FYI, I just released v1.10.10 which will automatically disable entropy coding on likely incompressible data in fastest mode.

Is switching/adding go-only zstd compression planned in the near future?

We are evaluating badger as a replacement for goleveldb for syncthing. And Syncthing runs on plenty of systems/archs, most of them cross-compiled. Thus we try to keep it pure go.

@imsodin I have a PR for this Replace Datadog/zstd with Klauspost/compress by jarifibrahim · Pull Request #1383 · dgraph-io/badger · GitHub and we’ll try to get this merged soon.

Didn’t notice that - thanks for the heads up!

1 Like

@ibrahim Is there any update on that PR?

Several people have commented eagerly awaiting it to be merged, but it’s possible that you don’t have github notifications turned on.

I’m experimenting with integrating Badger into a project, I won’t be enabling CGO, and I would like to have zstd available. If you’re busy with other stuff, that’s understandable, it would just be nice to know what’s going on with that PR.

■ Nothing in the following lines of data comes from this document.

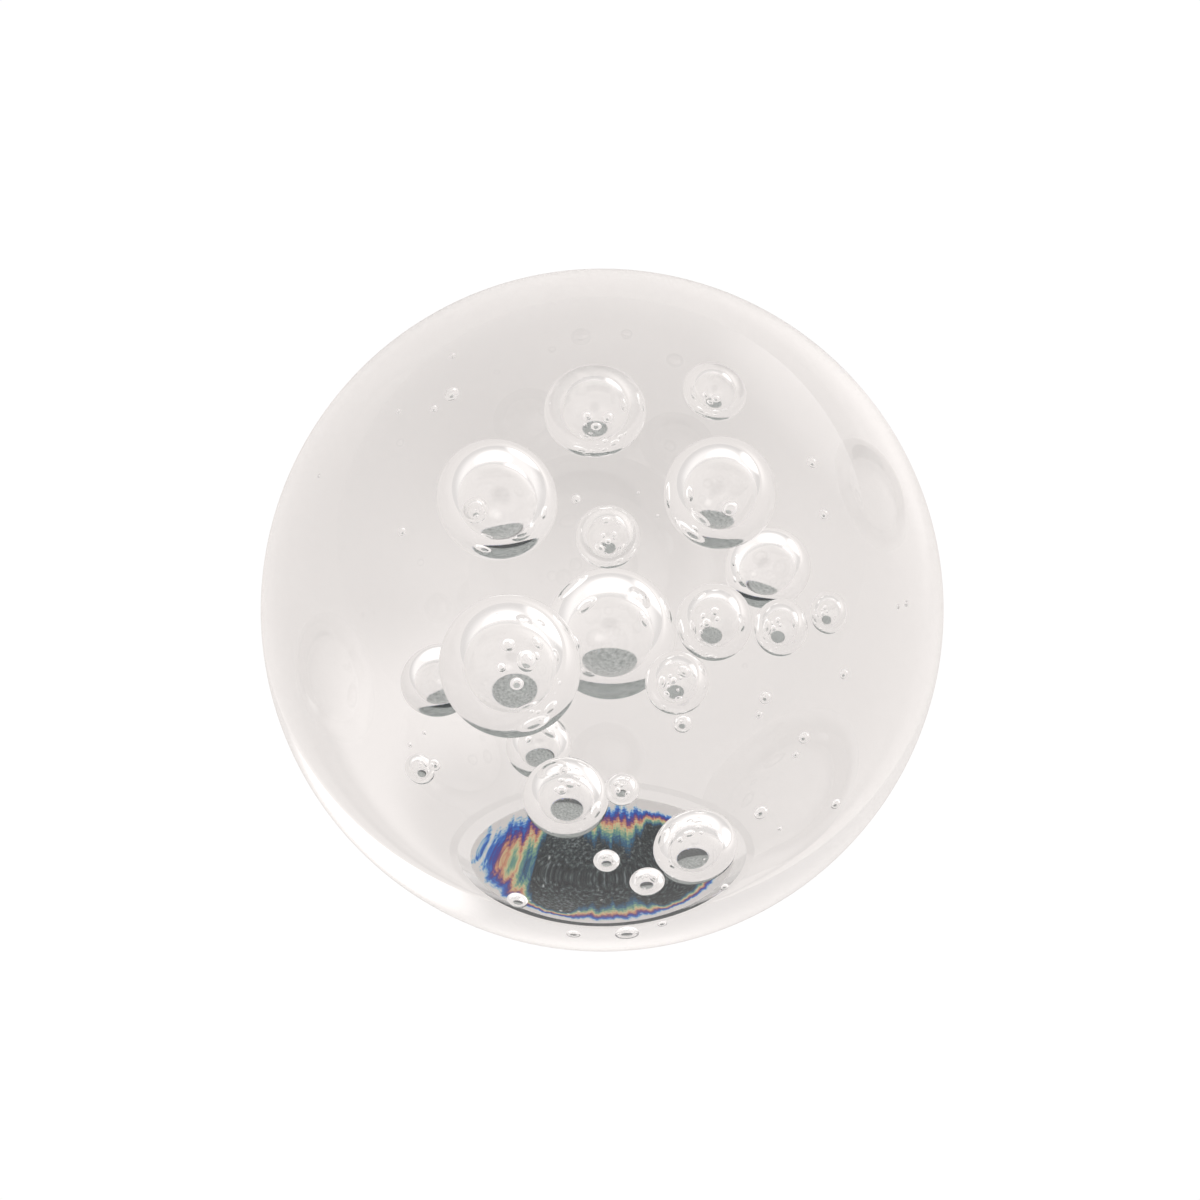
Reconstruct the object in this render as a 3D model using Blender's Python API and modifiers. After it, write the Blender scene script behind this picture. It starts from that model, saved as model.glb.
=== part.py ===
"""A clear glass ball paperweight with air bubbles, in metres, +Z up, resting on z = 0 round the Z axis.

The ball is three gathers of glass, one over the other. Each gather after the first goes on over a dusting
that gives off gas, so the bubbles lie where two gathers meet, with a pocket half in one and half in the other.
"""

import math

import bmesh
import bpy
from mathutils import Vector

# The ball, and the flat that is ground under it to stand on.
ball_radius = 0.040
base_flat_radius = 0.0175

# The two inner gathers. Each has a neck that ran down to the iron, and the ground flat cuts through both.
second_gather_radius = 0.024
second_neck_radius = 0.010
first_gather_radius = 0.014
first_neck_radius = 0.0045

# The room between one gather and the next, and between the gas of a bubble and its pocket, and the least
# glass left between the pockets of two bubbles that lie on different gathers.
seam_gap = 0.0003
pocket_gap = 0.0003
pocket_wall = 0.0002

# Each bubble is (azimuth, elevation, size, rise). The two angles, in degrees, are its place on the gather
# that it lies on. Size is its radius as a share of that gather's radius, because a bubble stretches with the
# glass round it. Rise is how far its centre stands out of the gather, as a share of the bubble's radius.
first_gather_bubbles = {
    "bubble_heart_large": (-139.5, 5.5, 0.422, -0.68),
    "bubble_heart_low_front": (-102.0, -26.0, 0.250, 0.51),
    "bubble_heart_low_rear": (-162.0, -71.5, 0.161, 0.18),
    "bubble_heart_small": (-61.5, 3.0, 0.058, 0.47),
    "bubble_front_right": (-40.5, 36.0, 0.246, 0.63),
    "bubble_rear_right": (58.5, -15.0, 0.273, 0.47),
    "bubble_rear_low": (86.0, -59.0, 0.308, 0.08),
}
second_gather_bubbles = {
    "bubble_crown": (95.0, 69.5, 0.192, -0.55),
    "bubble_crown_front": (-86.0, 70.5, 0.129, -0.17),
    "bubble_crown_right": (49.5, 47.5, 0.118, -0.59),
    "bubble_crown_left_small": (-163.5, 58.5, 0.053, 0.05),
    "bubble_front_centre": (-68.0, 32.0, 0.127, -0.56),
    "bubble_right": (-32.0, 29.5, 0.111, -0.59),
    "bubble_right_small": (-19.5, 23.0, 0.081, 0.0),
    "bubble_front_left_small": (-133.5, -2.0, 0.061, 0.0),
    "bubble_front_small": (-85.5, 8.0, 0.069, 0.0),
    "bubble_front_low": (-66.0, -27.0, 0.150, -0.68),
    "bubble_front_low_small": (-89.0, -16.5, 0.050, 0.0),
    "bubble_front_low_right_small": (-80.0, -23.5, 0.066, 0.65),
    "bubble_rear_left": (110.0, -33.0, 0.148, -0.63),
    "bubble_rear_right_low": (55.5, -40.5, 0.101, -0.57),
    "bubble_rear_low_left": (133.5, -55.5, 0.087, 0.0),
}

ball_centre = Vector((0, 0, math.sqrt(ball_radius**2 - base_flat_radius**2)))


def clear_scene():
    for thing in list(bpy.data.objects):
        bpy.data.objects.remove(thing, do_unlink=True)


def new_collection(name, shown):
    collection = bpy.data.collections.new(name)
    collection.hide_render = not shown
    bpy.context.scene.collection.children.link(collection)
    return collection


def clear_material(name, colour, ior):
    """A see-through material: glass has the refraction of soda-lime glass, and gas has none."""
    material = bpy.data.materials.new(name)
    material.use_nodes = True
    shader = material.node_tree.nodes["Principled BSDF"]
    shader.inputs["Base Color"].default_value = (*colour, 1)
    shader.inputs["Roughness"].default_value = 0.0
    shader.inputs["Metallic"].default_value = 0.0
    shader.inputs["Transmission Weight"].default_value = 1.0
    shader.inputs["IOR"].default_value = ior
    material.diffuse_color = (*colour, 0.4)
    return material


def arc_down(radius, end_radius, points):
    """A gather's outline, from its top on the axis round to where it is end_radius wide, low on its side."""
    end = math.pi - math.asin(end_radius / radius)
    angles = [end * i / points for i in range(points + 1)]
    return [(radius * math.sin(a), ball_centre.z + radius * math.cos(a)) for a in angles]


def gather_outline(radius, neck_radius, points):
    """A round gather with its neck, down to the ground flat."""
    return [*arc_down(radius, neck_radius, points), (neck_radius, 0.0)]


def turned(name, outline, steps, material, collection):
    """One closed solid, turned round the Z axis from an outline that starts and ends on the axis."""
    mesh = bpy.data.meshes.new(name)
    shape = bmesh.new()
    corners = [shape.verts.new((x, 0, z)) for x, z in outline]
    for upper, lower in zip(corners, corners[1:]):
        shape.edges.new((upper, lower))
    shape.to_mesh(mesh)
    shape.free()
    gather = bpy.data.objects.new(name, mesh)
    collection.objects.link(gather)
    screw = gather.modifiers.new("turn", "SCREW")
    screw.steps = steps
    screw.render_steps = steps
    screw.use_merge_vertices = True
    screw.merge_threshold = 1e-6
    screw.use_smooth_shade = True
    mesh.materials.append(material)
    return gather


def bubble_place(gather_radius, azimuth, elevation, size, rise, inner_bubbles):
    """(centre, radius) of a bubble on a gather of this radius. A bubble that would crowd one on the gather
    inside stands further out, with pocket_wall of glass between their pockets."""
    radius = size * gather_radius
    flat = math.cos(math.radians(elevation))
    outward = Vector((
        flat * math.cos(math.radians(azimuth)),
        flat * math.sin(math.radians(azimuth)),
        math.sin(math.radians(elevation)),
    ))
    out = gather_radius + rise * radius
    for inner_centre, inner_radius in inner_bubbles:
        reach = inner_centre - ball_centre
        along = outward.dot(reach)
        aside_squared = reach.length_squared - along**2
        apart_squared = (radius + inner_radius + 2 * pocket_gap + pocket_wall) ** 2
        if aside_squared < apart_squared:
            out = max(out, along + math.sqrt(apart_squared - aside_squared))
    return ball_centre + out * outward, radius


def round_body(name, centre, radius, rings, material, collection):
    """A ball at centre, with its mesh round its own origin."""
    mesh = bpy.data.meshes.new(name)
    shape = bmesh.new()
    bmesh.ops.create_uvsphere(shape, u_segments=2 * rings, v_segments=rings, radius=radius)
    shape.to_mesh(mesh)
    shape.free()
    mesh.shade_smooth()
    mesh.materials.append(material)
    body = bpy.data.objects.new(name, mesh)
    body.location = centre
    collection.objects.link(body)
    return body


def rings_for(radius):
    """How finely a bubble is cut: the large ones need more rings to look round."""
    if radius > 0.0045:
        return 10
    return 8 if radius > 0.0025 else 6


def add_bubbles(bubbles, gather_radius, inner_bubbles, material, parts, pockets):
    """Each bubble's gas, and the cutter for the pocket it lies in. It returns their places."""
    placed = []
    for name, place in bubbles.items():
        centre, radius = bubble_place(gather_radius, *place, inner_bubbles)
        rings = rings_for(radius)
        round_body(name, centre, radius, rings, material, parts)
        pocket = round_body("pocket_of_" + name, centre, radius + pocket_gap, rings, material, pockets)
        pocket.hide_render = True
        pocket.display_type = "WIRE"
        placed.append((centre, radius))
    return placed


def cut_pockets(gather, pockets):
    cut = gather.modifiers.new(pockets.name, "BOOLEAN")
    cut.operation = "DIFFERENCE"
    cut.operand_type = "COLLECTION"
    cut.collection = pockets


def make_first_gather(material, parts, pockets):
    outline = [*gather_outline(first_gather_radius, first_neck_radius, 14), (0.0, 0.0)]
    gather = turned("first_gather", outline, 28, material, parts)
    cut_pockets(gather, pockets)


def make_second_gather(material, parts, first_pockets, second_pockets):
    outer = gather_outline(second_gather_radius, second_neck_radius, 18)
    hollow = gather_outline(first_gather_radius + seam_gap, first_neck_radius + seam_gap, 14)
    gather = turned("second_gather", outer + hollow[::-1], 36, material, parts)
    cut_pockets(gather, first_pockets)
    cut_pockets(gather, second_pockets)


def make_casing_gather(material, parts, pockets):
    outer = arc_down(ball_radius, base_flat_radius, 26)
    hollow = gather_outline(second_gather_radius + seam_gap, second_neck_radius + seam_gap, 18)
    gather = turned("casing_gather", outer + hollow[::-1], 52, material, parts)
    cut_pockets(gather, pockets)


def build():
    clear_scene()
    parts = new_collection("bubble_paperweight", shown=True)
    first_pockets = new_collection("first_gather_pockets", shown=False)
    second_pockets = new_collection("second_gather_pockets", shown=False)
    gas = clear_material("trapped_gas", (1.0, 1.0, 1.0), 1.0)
    inner = add_bubbles(first_gather_bubbles, first_gather_radius, [], gas, parts, first_pockets)
    add_bubbles(second_gather_bubbles, second_gather_radius, inner, gas, parts, second_pockets)
    make_first_gather(clear_material("first_glass", (0.96, 0.96, 0.95), 1.52), parts, first_pockets)
    second_glass = clear_material("second_glass", (0.97, 0.97, 0.96), 1.52)
    make_second_gather(second_glass, parts, first_pockets, second_pockets)
    make_casing_gather(clear_material("casing_glass", (0.98, 0.98, 0.97), 1.52), parts, second_pockets)


build()
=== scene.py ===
"""A clear glass ball paperweight, flattened under its base, with gas bubbles trapped between its
gathers. It stands on a plain pale floor in soft studio light."""

import math

import bmesh
import bpy
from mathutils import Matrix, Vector


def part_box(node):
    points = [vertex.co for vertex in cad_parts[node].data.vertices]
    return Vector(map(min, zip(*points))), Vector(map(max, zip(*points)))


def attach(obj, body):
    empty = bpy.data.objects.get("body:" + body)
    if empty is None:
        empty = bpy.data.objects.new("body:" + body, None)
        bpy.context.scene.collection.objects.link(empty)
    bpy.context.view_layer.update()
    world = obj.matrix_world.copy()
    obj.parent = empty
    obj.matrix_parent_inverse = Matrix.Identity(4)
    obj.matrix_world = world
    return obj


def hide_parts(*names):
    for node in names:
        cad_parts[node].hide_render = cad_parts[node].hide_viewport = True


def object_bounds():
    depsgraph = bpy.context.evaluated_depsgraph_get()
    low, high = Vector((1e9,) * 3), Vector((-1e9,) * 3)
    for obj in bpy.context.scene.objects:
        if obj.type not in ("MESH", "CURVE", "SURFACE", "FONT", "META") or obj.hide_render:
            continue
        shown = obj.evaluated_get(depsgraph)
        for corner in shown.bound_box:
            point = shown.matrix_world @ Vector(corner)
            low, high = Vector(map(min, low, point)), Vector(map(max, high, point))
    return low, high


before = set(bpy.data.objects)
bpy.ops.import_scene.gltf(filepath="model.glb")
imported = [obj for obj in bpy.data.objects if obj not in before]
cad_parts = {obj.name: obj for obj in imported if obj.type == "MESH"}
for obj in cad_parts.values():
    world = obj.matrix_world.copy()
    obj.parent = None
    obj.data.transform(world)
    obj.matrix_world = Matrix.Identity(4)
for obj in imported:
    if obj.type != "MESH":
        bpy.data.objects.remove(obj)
cad_low, cad_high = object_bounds()


# Glass body
# Three gathers of clear soda-lime crown glass, each taken over the last and run together hot, so
# that they carry light as one body. The ball is block-shaped, fire-polished and fully clear.
ball_radius = (cad_high.x - cad_low.x) / 2
ball_centre = Vector((0, 0, cad_high.z - ball_radius))
flat_radius = math.sqrt(ball_radius**2 - ball_centre.z**2)
glass_index = 1.52
ball_subdivisions = 7
# The rim of the flat is softened by the grinding. Each step round it is how far in and how high it
# lies, as shares of rim_width. The flat then goes in by rings, each a share of the one outside it.
rim_width = 0.0004
rim_top = 0.7
rim_steps = ((0.25, 0.3), (0.75, 0.0))
flat_rings = (0.85, 0.8, 0.75, 0.65, 0.5, 0.3)
flat_level = 1e-6
sharp_edge = math.radians(20)


class Shade:
    """One socket in a finish. Arithmetic on it adds Math nodes, and node() adds any other."""

    def __init__(self, tree, socket=None):
        self.tree = tree
        self.socket = socket

    def node(self, kind, settings=None, sockets=None, output=0):
        made = self.tree.nodes.new(kind)
        for name, value in (settings or {}).items():
            if name == "stops":
                ramp = made.color_ramp
                while len(ramp.elements) < len(value):
                    ramp.elements.new(1.0)
                for element, (place, colour) in zip(ramp.elements, value):
                    element.position = place
                    element.color = (*colour, 1.0)
            else:
                setattr(made, name, value)
        for name, value in (sockets or {}).items():
            if isinstance(value, Shade):
                self.tree.links.new(value.socket, made.inputs[name])
            else:
                made.inputs[name].default_value = value
        return Shade(self.tree, made.outputs[output] if made.outputs else None)

    def maths(self, operation, *values):
        return self.node("ShaderNodeMath", {"operation": operation}, dict(enumerate(values)))

    def __add__(self, other):
        return self.maths("ADD", self, other)

    def __sub__(self, other):
        return self.maths("SUBTRACT", self, other)

    def __rsub__(self, other):
        return self.maths("SUBTRACT", other, self)

    def __mul__(self, other):
        return self.maths("MULTIPLY", self, other)

    def __truediv__(self, other):
        return self.maths("DIVIDE", self, other)

    __radd__ = __add__
    __rmul__ = __mul__

    def step(self, start, end):
        """0 before start, 1 after end, and smooth between them."""
        return self.node(
            "ShaderNodeMapRange",
            {"interpolation_type": "SMOOTHSTEP"},
            {"Value": self, "From Min": start, "From Max": end},
        )


def new_finish(name):
    """(the material, a Shade to build it with), with no nodes in it yet."""
    material = bpy.data.materials.new(name)
    material.use_nodes = True
    material.node_tree.nodes.clear()
    return material, Shade(material.node_tree)


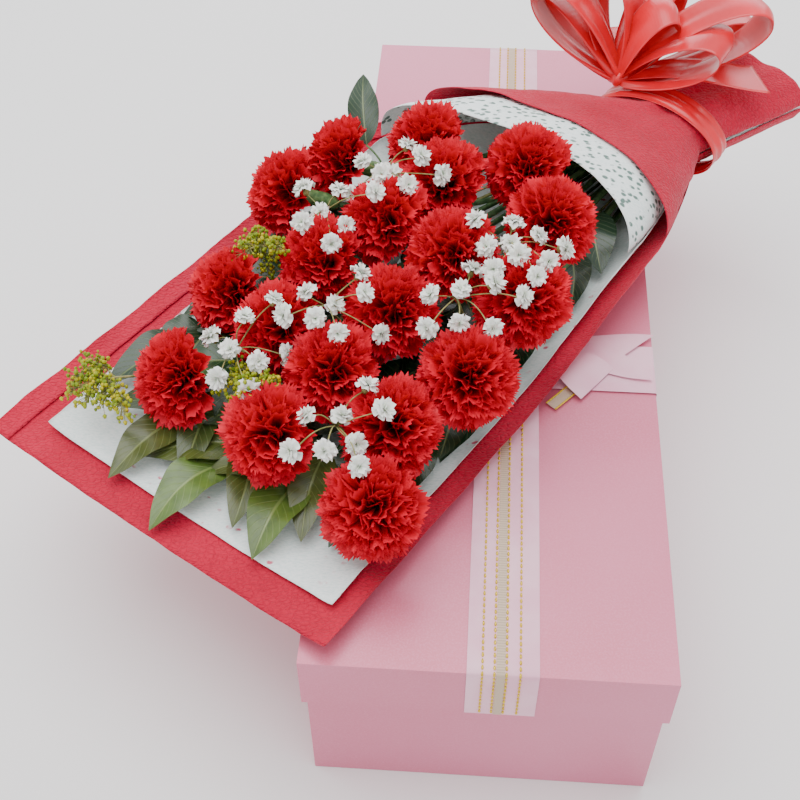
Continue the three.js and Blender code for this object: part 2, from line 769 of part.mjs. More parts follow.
function leafBlade(base, heading, size, rest) {
  return slab(1, 4, (u, v, w) => {
    const reach = lerp(0.01, 0.99, v);
    const half = (LEAF_WIDTH / 2) * size * Math.sin(Math.PI * reach ** 0.85) + 0.6;
    const side = (u - 0.5) * 2 * half;
    const out = reach * LEAF_LENGTH * size;
    const x = base.x - Math.sin(heading) * out + Math.cos(heading) * side;
    const y = base.y - Math.cos(heading) * out - Math.sin(heading) * side;
    return new THREE.Vector3(x, y, whiteTop(x, y) + rest + w * LEAF_THICKNESS);
  });
}

function twigEnd(twig) {
  const x = WHITE_SHIFT + (twig.across * whiteWidth) / 2;
  return new THREE.Vector3(x, twig.along * headPitch, 0);
}

function leafyTwig(column, twig) {
  const [cut, slot] = stemStart(0, column);
  const end = twigEnd(twig);
  const heading = bearingFrom(end.x, end.y);
  const rest = LEAF_REST + twig.level * leafLevel + TWIG_DIAMETER / 2;
  const points = [cut, slot];
  for (let i = 1; i <= 5; i += 1) {
    const point = slot.clone().lerp(end, i / 5);
    const settled = Math.min(1, i / 2);
    point.z = lerp(slot.z, whiteTop(point.x, point.y) + rest, settled);
    points.push(point);
  }
  const curve = new THREE.CatmullRomCurve3(points, false, "catmullrom", 0.12);
  const pieces = [tube(curve, TWIG_DIAMETER, 18, 4)];
  [0, 1, -1].forEach((side, i) => {
    const back = i * LEAF_STEP;
    const x = end.x + Math.sin(heading) * back;
    const y = end.y + Math.cos(heading) * back;
    const base = new THREE.Vector2(x, y);
    const bladeRest = LEAF_REST + twig.level * leafLevel + LEAF_STAGGER * i;
    pieces.push(leafBlade(base, heading + side * LEAF_SPLAY, 1 - 0.08 * i, bladeRest));
  });
  return joined(pieces);
}

// ---- Slots: a layer's stems take their columns in the order of their bearings ----
function bearingOf(place) {
  return bearingFrom(place.x, place.y);
}

const counts = { carnation: 0, breath: 0, goldenrod: 0, twig: 0 };
function nextName(kind, prefix) {
  counts[kind] += 1;
  return `${prefix}_${String(counts[kind]).padStart(2, "0")}`;
}

function columnOf(place, count, pitch) {
  return (place - (count - 1) / 2) * pitch;
}

headRows.forEach((row, rowIndex) => {
  const layer = rowIndex + 1;
  const stems = [...row, ...sprigRows[rowIndex]];
  stems.sort((one, other) => bearingOf(placeOf(other)) - bearingOf(placeOf(one)));
  stems.forEach((stem, place) => {
    const column = columnOf(place, stems.length, STEM_COLUMN);
    if (stem.kind === "breath") {
      const geometry = babysBreath(layer, column, stem);
      addMesh(bouquet, nextName("breath", "babys_breath"), geometry, "floret");
    } else if (stem.kind === "goldenrod") {
      const geometry = goldenrod(layer, column, stem);
      addMesh(bouquet, nextName("goldenrod", "goldenrod"), geometry, "bud");
    } else {
      addMesh(bouquet, nextName("carnation", "carnation"), carnation(layer, column, stem), "petal");
    }
  });
});

twigs.sort((one, other) => bearingOf(twigEnd(other)) - bearingOf(twigEnd(one)));
twigs.forEach((twig, place) => {
  const column = columnOf(place, twigs.length, TWIG_COLUMN);
  addMesh(bouquet, nextName("twig", "leafy_twig"), leafyTwig(column, twig), "leaf");
});

export default model;
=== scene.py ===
"""A wrapped bouquet of red carnations lying across a closed, ribboned gift box.

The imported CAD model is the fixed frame. Every visible piece is built here round it, in
the bouquet's own frame: x across, y along from the papers' foot, z above the lid, in
millimetres, turned into the frame's metres at the last moment.
"""

import math

import bpy
import numpy as np
from mathutils import Matrix, Vector


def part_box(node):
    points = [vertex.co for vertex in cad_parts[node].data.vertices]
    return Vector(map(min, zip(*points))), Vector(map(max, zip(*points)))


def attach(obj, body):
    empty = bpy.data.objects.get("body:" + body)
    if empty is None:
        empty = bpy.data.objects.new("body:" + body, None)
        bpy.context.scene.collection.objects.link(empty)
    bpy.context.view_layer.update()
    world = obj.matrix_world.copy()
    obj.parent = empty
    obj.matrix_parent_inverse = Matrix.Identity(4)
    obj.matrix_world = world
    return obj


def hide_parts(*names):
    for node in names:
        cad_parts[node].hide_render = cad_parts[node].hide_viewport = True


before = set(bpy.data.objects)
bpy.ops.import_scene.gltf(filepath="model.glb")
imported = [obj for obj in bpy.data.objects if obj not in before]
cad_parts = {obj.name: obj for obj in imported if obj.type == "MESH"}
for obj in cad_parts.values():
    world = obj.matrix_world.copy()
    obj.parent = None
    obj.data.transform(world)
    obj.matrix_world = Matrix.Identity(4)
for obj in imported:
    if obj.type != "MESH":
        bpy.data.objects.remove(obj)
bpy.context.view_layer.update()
MM = 0.001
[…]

@coder543 Please see Replace Datadog/zstd with Klauspost/compress by jarifibrahim · Pull Request #1383 · dgraph-io/badger · GitHub . We have merged the changes and it will be part of the next badger release.

1 Like

As I noted here Replace Datadog/zstd with Klauspost/compress by jarifibrahim · Pull Request #1383 · dgraph-io/badger · GitHub I don’t think the PR that was merged sufficiently solves the concerns we (the Caddy project) had. Datadog/zstd is still part of the dependency chain, so we’ll continue to have issues with builds where CGO_ENABLED=0 is not explicitly specified.

Was there concerns about backwards compatibility that led you to take this approach instead?

Hey @francislavoie , we have merged feat(zstd): replace datadog's zstd with Klauspost's zstd by NamanJain8 · Pull Request #1709 · dgraph-io/badger · GitHub. Hope this solves the issue for you. :tada:

2 Likes

Thanks @Naman!

For Caddy specifically, we’ll need smallstep/nosql to update to the latest version of Badger so that we get the updates.

See Upgrade badger dependency · Issue #12 · smallstep/nosql · GitHub (if you have a few minutes, maybe you could answer some of the questions Max has about migrating from v2 to v3?)